[OSM-talk] Suggestion more complete mapping verifactiion

Dair Grant dair at refnum.com
Mon Sep 17 14:45:39 BST 2007


John Baker wrote:

>You give me the list of "official" street names in a given area and I will
>do the rest.

Aside from the licence issues, the error rates for "official" 
street lists are surprisingly high.

I have almost finished mapping Haywards Heath 
(http://tinyurl.com/2dxh5p), which has a population of 20K and 
covers about 10km^2. Google's map has plenty of errors on it, 
and they buy this data from TeleAtlas (who probably have the 
best commercial road network for the UK).

You can find streets with the wrong name, which are in the wrong 
place, which connect when they shouldn't, are on the map when 
they don't exist, exist but aren't on the map, are mapped as a 
road but are actually a private driveway, etc.
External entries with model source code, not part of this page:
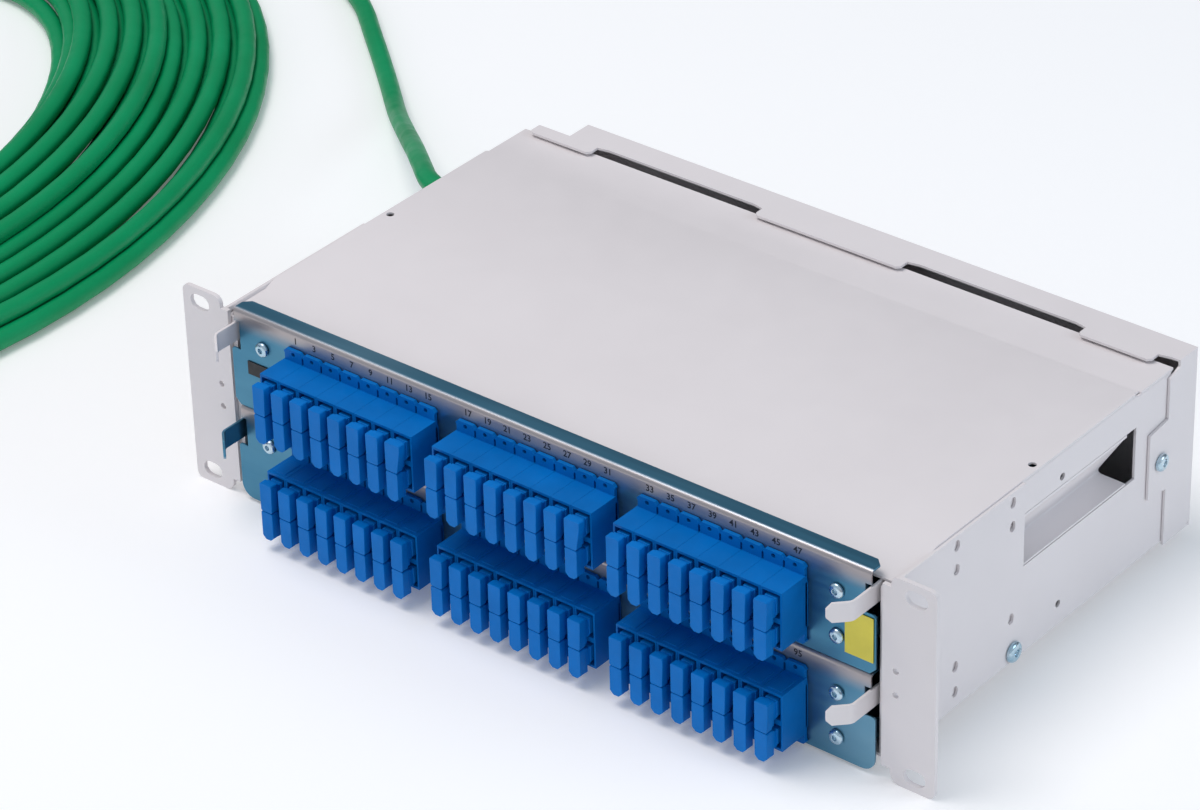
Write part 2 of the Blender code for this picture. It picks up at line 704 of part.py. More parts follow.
def make_gland(plastic):
    """The cable gland on the left wall: a body with a flange inside, a nut outside and a bore."""
    inside = [(6.8, 12.0), (12.0, 12.0), (12.0, -2.0), (16.0, -2.0)]
    outside = [(16.0, -6.5), (13.5, -9.0), (12.0, -20.0), (6.8, -22.0)]
    y, z = CABLE_EXIT
    sides = 20
    bm = bmesh.new()
    rings = []
    for radius, along in inside + outside:
        ring = []
        for i in range(sides):
            angle = 2 * math.pi * i / sides
            place = (-CHASSIS_HALF + along, y + radius * math.cos(angle), z + radius * math.sin(angle))
            ring.append(bm.verts.new(place))
        rings.append(ring)
    for k, lower in enumerate(rings):
        upper = rings[(k + 1) % len(rings)]
        for i in range(sides):
            j = (i + 1) % sides
            bm.faces.new((lower[i], lower[j], upper[j], upper[i]))
    finish("cable_gland", bm, plastic, smooth=True)


def make_end_sleeve(plastic):
    """A sleeve closes the far end of the cable, in line with its last stretch."""
    start = Vector(tail_point(TAIL_END))
    ahead = start - Vector(tail_point(TAIL_END - 2))
    centre = start + Vector((0, 0, 1.6))
    sleeve = [(0, 0.6), (7.2, 0.6), (7.6, 2.0), (7.6, 42.0), (6.0, 47.0), (0, 48.0)]
    obj = finish("cable_end_cap", lathe(sleeve, (0, 0, 0), "Y", 14), plastic, smooth=True)
    obj.location = centre * MM + FRAME_SHIFT
    obj.rotation_euler = (0, 0, math.atan2(ahead.y, ahead.x) - math.pi / 2)


def make_slide(level, lift):
    """The empty that a tray and everything on it slides with."""
    slide = bpy.data.objects.new(f"{level}_tray_slide", None)
    bpy.context.scene.collection.objects.link(slide)
    slide.location = FRAME_SHIFT + Vector((0, 0, (TRAY_FLOOR + lift) * MM))
    return slide


def make_lever_pivot(level, side, sign, lift, slide):
    pivot = bpy.data.objects.new(f"{level}_lever_pivot_{side}", None)
    bpy.context.scene.collection.objects.link(pivot)
    middle = Vector((sign * LEVER_X, LEVER_PIVOT_Y, (LEVER_LOW + LEVER_HIGH) / 2 + lift))
    pivot.location = middle * MM + FRAME_SHIFT - slide.location
    pivot.parent = slide
    return pivot


def main():
    clear_scene()
    paint = material("light_grey_paint", (0.72, 0.71, 0.70), 0.55)
    steel = material("zinc_steel", (0.22, 0.38, 0.50), 0.35, 0.9)
    blue = material("blue_plastic", (0.0, 0.17, 0.62), 0.45)
    screw_steel = material("screw_steel", (0.45, 0.60, 0.70), 0.3, 0.9)
    jacket = material("green_jacket", (0.0, 0.24, 0.10), 0.45)
    black = material("black_print", (0.01, 0.01, 0.012), 0.5)
    yellow = material("yellow_label", (0.70, 0.62, 0.05), 0.5)
    grey = material("dark_grey_plastic", (0.10, 0.10, 0.11), 0.5)

    make_chassis(paint)
    make_trough(paint)
    make_top_cover(paint)
    make_rear_cover(paint)
    make_ear("ear_left", -1, paint)
    make_ear("ear_right", 1, paint)

    for level, lift in (("lower", 0.0), ("upper", TRAY_PITCH)):
        slide = make_slide(level, lift)
        make_plate(f"{level}_front_plate", lift, level == "upper", steel, slide)
        make_tray(f"{level}_tray", lift, steel, slide)
        for side, sign in (("left", -1), ("right", 1)):
            make_rail(f"{level}_rail_{side}", lift, sign, steel)
            pivot = make_lever_pivot(level, side, sign, lift, slide)
            make_lever(f"{level}_latch_lever_{side}", sign, lift, paint, pivot)
            for place, z in zip(("bottom", "top"), PLATE_SCREW_RISES):
                name = f"{level}_plate_screw_{side}_{place}"
                head_seat = (sign * PLATE_SCREW_X, PLATE_FRONT - GAP, z + lift)
                make_screw(name, head_seat, "Y", -1, screw_steel, parent=slide)
        for place, x in zip(("left", "middle", "right"), BLOCK_CENTRES):
            make_block(f"{level}_adapters_{place}", x, lift, blue, slide)
            make_caps(f"{level}_caps_{place}", x, lift, blue, slide)
        make_cassette(level, lift, grey, slide)
        make_fanout(level, lift, grey, slide)
        if level == "upper":
            make_labels(black, yellow, slide)

    outside = CHASSIS_HALF + 2 * GAP + WALL
    make_screw("ear_screw_right", (outside, *EAR_SCREW), "X", 1, screw_steel, 5.8, 2.2, 5.0, 3.0)
    make_screw("ear_screw_left", (-outside, *EAR_SCREW), "X", -1, screw_steel, 5.8, 2.2, 5.0, 3.0)
    make_screw("rear_cover_screw", (outside, *REAR_SCREW), "X", 1, screw_steel, 5.0, 2.2, 5.0, 3.0)

    make_gland(grey)
    cable("trunk_cable", ROUTE, jacket)
    make_coil("cable_coil", jacket)
    make_tie("coil_tie_rear", 178, black)
    make_tie("coil_tie_front", 230, black)
    span = TAIL_END - TAIL_START
    tail = [tail_point(TAIL_START + span * i / 4) for i in range(5)]
    cable("cable_tail", tail, jacket, 3)
    make_end_sleeve(grey)


main()
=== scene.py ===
"""The looks of the fibre patch panel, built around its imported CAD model.

Sizes are in millimetres in the panel's own terms: X across the front, Y from the front face of the
rack ears towards the rear, Z up from the ears' lower ends. spot() turns such a point into metres in
the row frame.
"""

import json
import math
import random

import bmesh
import bpy
from mathutils import Matrix, Vector


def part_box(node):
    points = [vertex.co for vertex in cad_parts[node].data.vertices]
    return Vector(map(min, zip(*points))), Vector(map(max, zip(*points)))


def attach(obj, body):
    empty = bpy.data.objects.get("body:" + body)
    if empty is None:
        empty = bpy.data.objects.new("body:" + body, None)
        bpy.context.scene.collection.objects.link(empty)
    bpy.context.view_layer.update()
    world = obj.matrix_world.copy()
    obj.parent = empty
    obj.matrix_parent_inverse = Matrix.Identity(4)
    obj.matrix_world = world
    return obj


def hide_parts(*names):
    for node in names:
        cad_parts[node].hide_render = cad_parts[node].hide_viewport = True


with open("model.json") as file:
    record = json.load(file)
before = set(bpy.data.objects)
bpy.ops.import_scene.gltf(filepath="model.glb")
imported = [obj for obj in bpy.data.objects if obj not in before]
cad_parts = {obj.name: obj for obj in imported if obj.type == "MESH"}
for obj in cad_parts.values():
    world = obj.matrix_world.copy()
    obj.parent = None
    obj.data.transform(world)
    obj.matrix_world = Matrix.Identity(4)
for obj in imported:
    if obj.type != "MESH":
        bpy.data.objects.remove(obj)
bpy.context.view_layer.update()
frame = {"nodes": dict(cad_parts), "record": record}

MM = 0.001
EAR_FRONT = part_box("ear_right")[0].y
RANDOM = random.Random(7)

BODY_OF = {node: body for body, nodes in frame["record"]["behaviour"]["bodies"].items() for node in nodes}


def spot(x, y, z):
    return Vector((x * MM, y * MM + EAR_FRONT, z * MM))


# ---------------------------------------------------------------- camera, floor and light

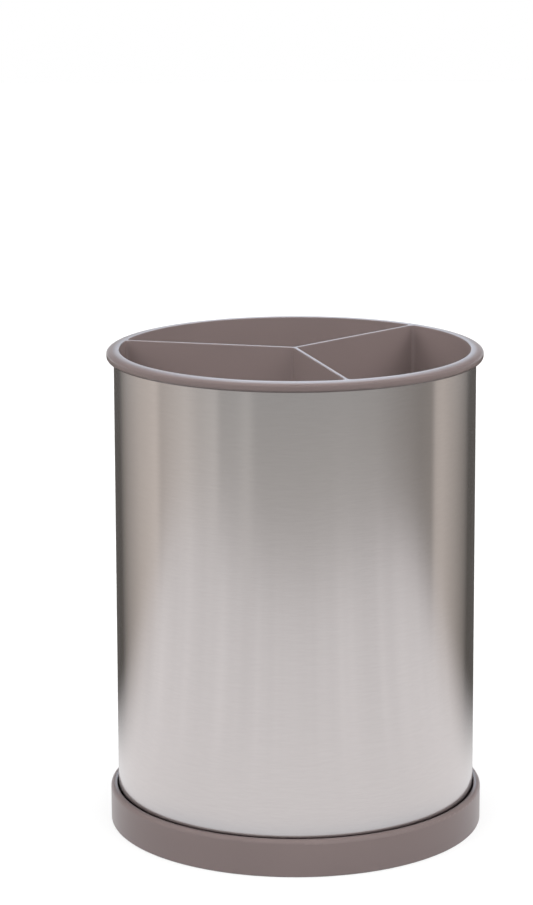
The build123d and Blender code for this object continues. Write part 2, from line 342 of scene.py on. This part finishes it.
pad_tree, graph, start = new_tree("ring_of_pads", {
    "Count": "Int", "Pitch Radius": "Float", "Pad Radius": "Float", "Material": "Material",
})
one_pad = turned_shell(
    graph, start.out("Geometry"), start.out("Pad Radius"), pad_sides, pad_arc_steps,
)
pad_ring = ring_of_points(graph, start)
pads = graph.node("GeometryNodeInstanceOnPoints", {}, {"Points": pad_ring, "Instance": one_pad})
finish_tree(graph, pads, start.out("Material"))
foot_pads = grown("foot_pads", pad_tree, {
    "Count": pad_count, "Pitch Radius": pad_pitch_radius,
    "Pad Radius": pad_radius, "Material": black_rubber(),
}, outline_mesh("pad_outline", pad_outline, closed=False))
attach(foot_pads, "base")
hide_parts(*[f"foot_pad_{number}" for number in range(1, pad_count + 1)])


# Bearing balls: sixteen ground and polished 5 mm steel balls, which run in a greased track between
# the base and the turntable plate.


def smooth_steel(name, colour, roughness, mark_rate, mark_depth):
    """Bright steel with fine handling marks."""
    material, graph, place = new_material(name, colour)
    marks = graph.noise(place, mark_rate, detail=3, roughness=0.6)
    film = graph.noise(place, per_metre=160, detail=2)
    skin = graph.blend(film.eased(0.35, 0.7), colour, shaded(colour, 0.82))
    dullness = roughness + film * 0.08 + (marks - 0.5) * 0.06
    relief = graph.bump(marks, mark_depth)
    surface = {"Base Color": skin, "Metallic": 1.0, "Roughness": dullness, "Normal": relief}
    end_in_surface(graph, surface)
    return material


ball_count = 16
ball_subdivisions = 4
ball_low, ball_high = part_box("bearing_ball_01")
ball_radius = (ball_high.z - ball_low.z) / 2
ball_middle = (ball_low + ball_high) / 2

polished_steel = smooth_steel(
    "ball_steel", tone(205, 205, 207), roughness=0.06, mark_rate=900, mark_depth=0.0000005,
)

ball_tree, graph, start = new_tree("ring_of_balls", {
    "Count": "Int", "Pitch Radius": "Float", "Height": "Float",
    "Ball Radius": "Float", "Material": "Material",
})
lift = graph.node("ShaderNodeCombineXYZ", {}, {"Z": start.out("Height")})
ball_ring = graph.node("GeometryNodeSetPosition", {}, {
    "Geometry": ring_of_points(graph, start), "Offset": lift,
})
one_ball = graph.node("GeometryNodeMeshIcoSphere", {}, {
    "Radius": start.out("Ball Radius"), "Subdivisions": ball_subdivisions,
})
balls = graph.node("GeometryNodeInstanceOnPoints", {}, {"Points": ball_ring, "Instance": one_ball})
finish_tree(graph, balls, start.out("Material"))
bearing_balls = grown("bearing_balls", ball_tree, {
    "Count": ball_count, "Pitch Radius": ball_middle.x, "Height": ball_middle.z,
    "Ball Radius": ball_radius, "Material": polished_steel,
}, bpy.data.meshes.new("ball_start"))
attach(bearing_balls, "ball_ring")
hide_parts(*[f"bearing_ball_{number:02d}" for number in range(1, ball_count + 1)])


# Ball cage: a flat ring of natural nylon, moulded with a window for each ball. It floats between
# the tracks and goes round at half the turntable's speed.

nylon = tone(214, 208, 192)
nylon_worn = tone(228, 224, 214)
nylon_roughness = 0.48
dress("ball_cage", moulded_plastic("nylon", nylon, nylon_worn, nylon_roughness))


# Turntable plate: a ribbed moulding in dark grey plastic with the upper ball track and a central
# spigot, which turns in the hub of the base.

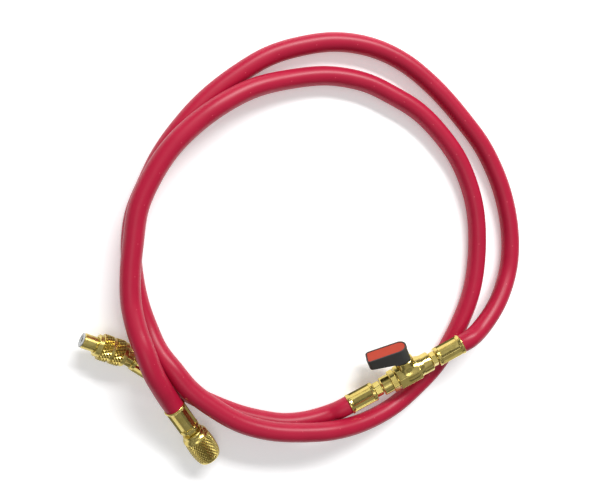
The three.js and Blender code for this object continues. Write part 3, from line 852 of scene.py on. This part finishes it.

I don't think having a "definitive" list of street names for an 
area is going to be as useful as you think, as short of going 
out in person you have no way of knowing how accurate that list is.

I have a geo-tagged photo for every street sign in Haywards 
Heath, but if I sent you those then how would you use that information?

The best you could do is estimate that a lot of street names in 
an empty area of the map probably mean that area is 
under-mapped, but that doesn't actually improve the map.


I have no idea how useful it would be in practice, but a better 
way (no licence issues, works outside the UK) to find those 
sparse areas might be to use an image-based technique.

Take some tiles from OSM and another service, recolour then so 
you just have road/background colours, blur a couple of times 
then subtract from each other, and look for large areas where 
there's "stuff" in one map but nothing on the other.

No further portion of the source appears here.